*Required task*: Below is a listing; reproduce each line of it exactly.

···

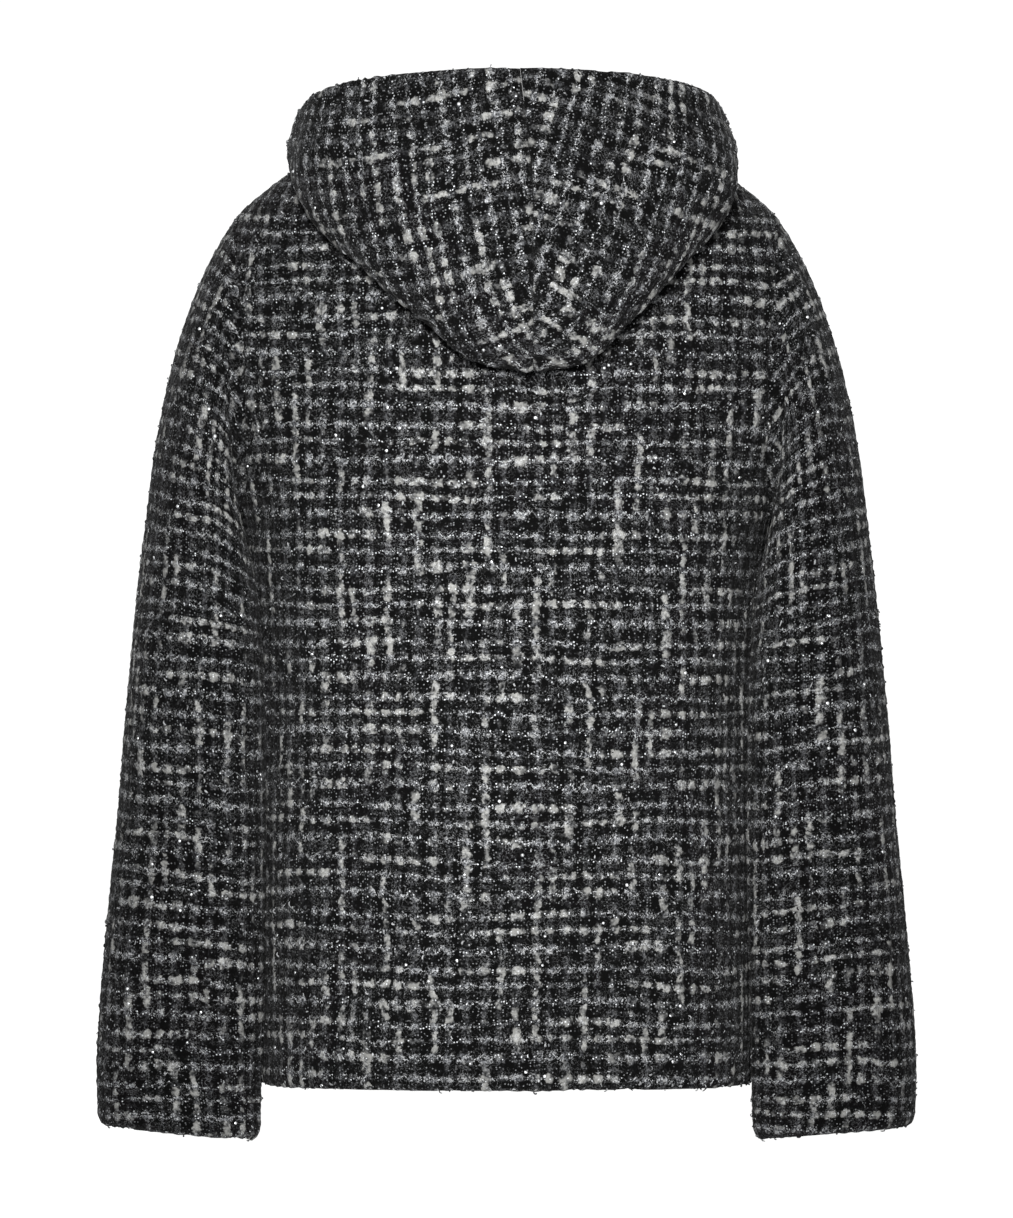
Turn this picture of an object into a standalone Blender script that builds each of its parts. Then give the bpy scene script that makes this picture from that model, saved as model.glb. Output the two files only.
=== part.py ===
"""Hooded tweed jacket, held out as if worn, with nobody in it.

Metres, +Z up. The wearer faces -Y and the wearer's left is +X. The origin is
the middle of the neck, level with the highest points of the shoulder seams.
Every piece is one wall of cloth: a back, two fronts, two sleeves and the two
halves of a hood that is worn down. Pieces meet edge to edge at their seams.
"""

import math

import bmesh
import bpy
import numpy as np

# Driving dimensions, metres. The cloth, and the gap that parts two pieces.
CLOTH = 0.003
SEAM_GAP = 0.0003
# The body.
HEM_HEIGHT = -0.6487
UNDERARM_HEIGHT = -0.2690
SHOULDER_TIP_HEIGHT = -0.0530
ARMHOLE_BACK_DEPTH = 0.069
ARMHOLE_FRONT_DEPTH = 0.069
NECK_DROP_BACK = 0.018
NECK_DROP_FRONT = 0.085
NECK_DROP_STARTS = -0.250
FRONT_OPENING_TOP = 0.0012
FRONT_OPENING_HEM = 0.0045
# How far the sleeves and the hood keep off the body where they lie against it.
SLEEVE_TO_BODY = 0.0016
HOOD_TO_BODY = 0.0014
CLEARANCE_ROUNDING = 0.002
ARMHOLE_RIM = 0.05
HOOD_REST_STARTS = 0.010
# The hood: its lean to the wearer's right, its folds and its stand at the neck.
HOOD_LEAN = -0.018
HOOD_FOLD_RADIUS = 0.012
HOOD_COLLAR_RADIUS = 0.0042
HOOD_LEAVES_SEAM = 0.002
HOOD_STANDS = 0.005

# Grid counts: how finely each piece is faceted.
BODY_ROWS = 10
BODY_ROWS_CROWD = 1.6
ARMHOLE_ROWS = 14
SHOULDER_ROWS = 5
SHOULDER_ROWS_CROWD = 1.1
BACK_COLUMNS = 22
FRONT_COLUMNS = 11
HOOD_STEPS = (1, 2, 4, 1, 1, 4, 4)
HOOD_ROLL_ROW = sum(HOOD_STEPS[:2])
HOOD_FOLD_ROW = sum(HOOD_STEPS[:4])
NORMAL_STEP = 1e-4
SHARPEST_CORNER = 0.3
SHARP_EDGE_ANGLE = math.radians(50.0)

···

*Answer to this problem*:
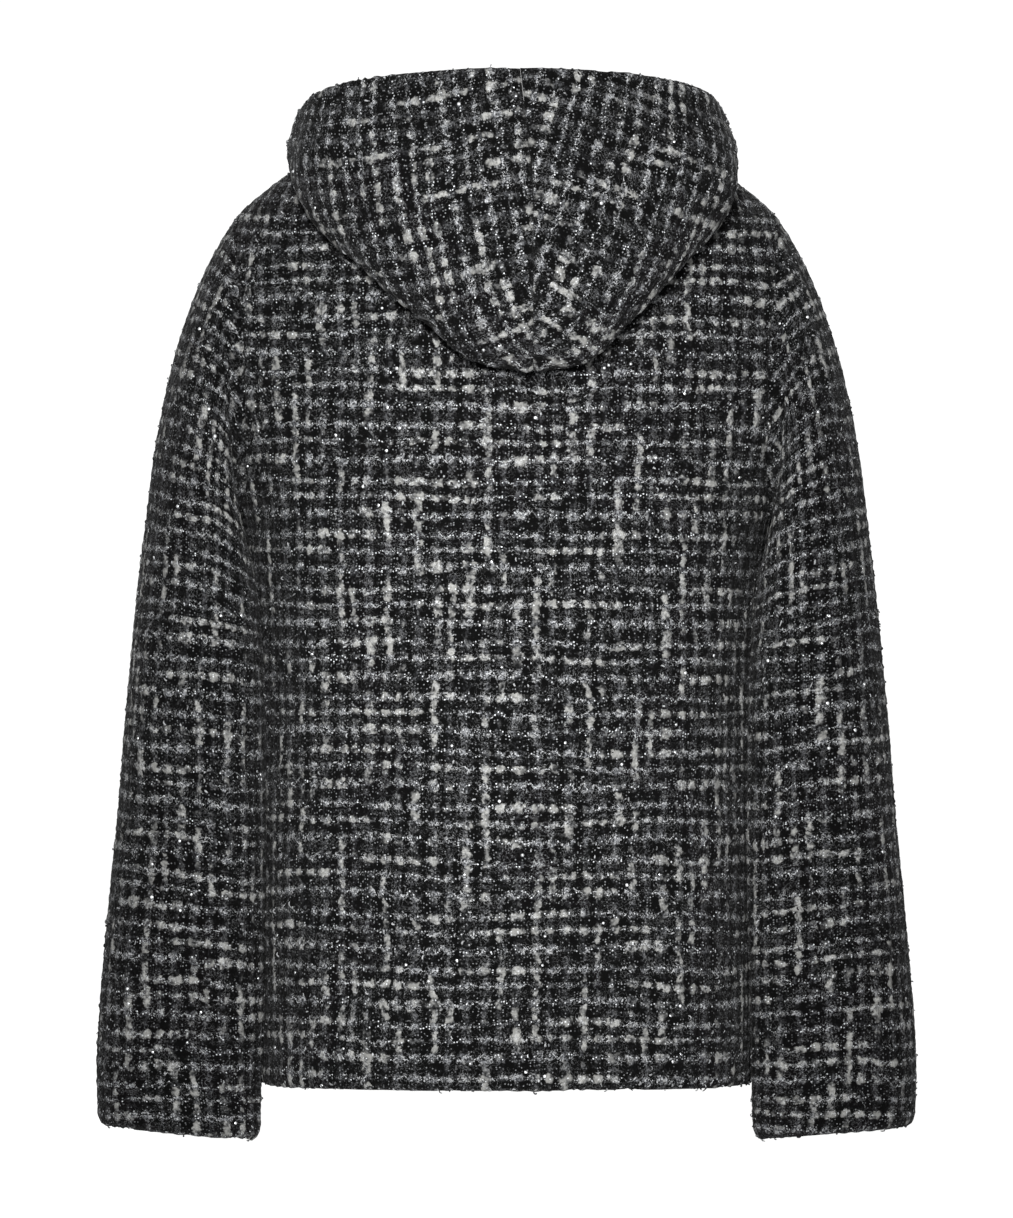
Turn this picture of an object into a standalone Blender script that builds each of its parts. Then give the bpy scene script that makes this picture from that model, saved as model.glb. Output the two files only.
=== part.py ===
"""Hooded tweed jacket, held out as if worn, with nobody in it.

Metres, +Z up. The wearer faces -Y and the wearer's left is +X. The origin is
the middle of the neck, level with the highest points of the shoulder seams.
Every piece is one wall of cloth: a back, two fronts, two sleeves and the two
halves of a hood that is worn down. Pieces meet edge to edge at their seams.
"""

import math

import bmesh
import bpy
import numpy as np

# Driving dimensions, metres. The cloth, and the gap that parts two pieces.
CLOTH = 0.003
SEAM_GAP = 0.0003
# The body.
HEM_HEIGHT = -0.6487
UNDERARM_HEIGHT = -0.2690
SHOULDER_TIP_HEIGHT = -0.0530
ARMHOLE_BACK_DEPTH = 0.069
ARMHOLE_FRONT_DEPTH = 0.069
NECK_DROP_BACK = 0.018
NECK_DROP_FRONT = 0.085
NECK_DROP_STARTS = -0.250
FRONT_OPENING_TOP = 0.0012
FRONT_OPENING_HEM = 0.0045
# How far the sleeves and the hood keep off the body where they lie against it.
SLEEVE_TO_BODY = 0.0016
HOOD_TO_BODY = 0.0014
CLEARANCE_ROUNDING = 0.002
ARMHOLE_RIM = 0.05
HOOD_REST_STARTS = 0.010
# The hood: its lean to the wearer's right, its folds and its stand at the neck.
HOOD_LEAN = -0.018
HOOD_FOLD_RADIUS = 0.012
HOOD_COLLAR_RADIUS = 0.0042
HOOD_LEAVES_SEAM = 0.002
HOOD_STANDS = 0.005

# Grid counts: how finely each piece is faceted.
BODY_ROWS = 10
BODY_ROWS_CROWD = 1.6
ARMHOLE_ROWS = 14
SHOULDER_ROWS = 5
SHOULDER_ROWS_CROWD = 1.1
BACK_COLUMNS = 22
FRONT_COLUMNS = 11
HOOD_STEPS = (1, 2, 4, 1, 1, 4, 4)
HOOD_ROLL_ROW = sum(HOOD_STEPS[:2])
HOOD_FOLD_ROW = sum(HOOD_STEPS[:4])
NORMAL_STEP = 1e-4
SHARPEST_CORNER = 0.3
SHARP_EDGE_ANGLE = math.radians(50.0)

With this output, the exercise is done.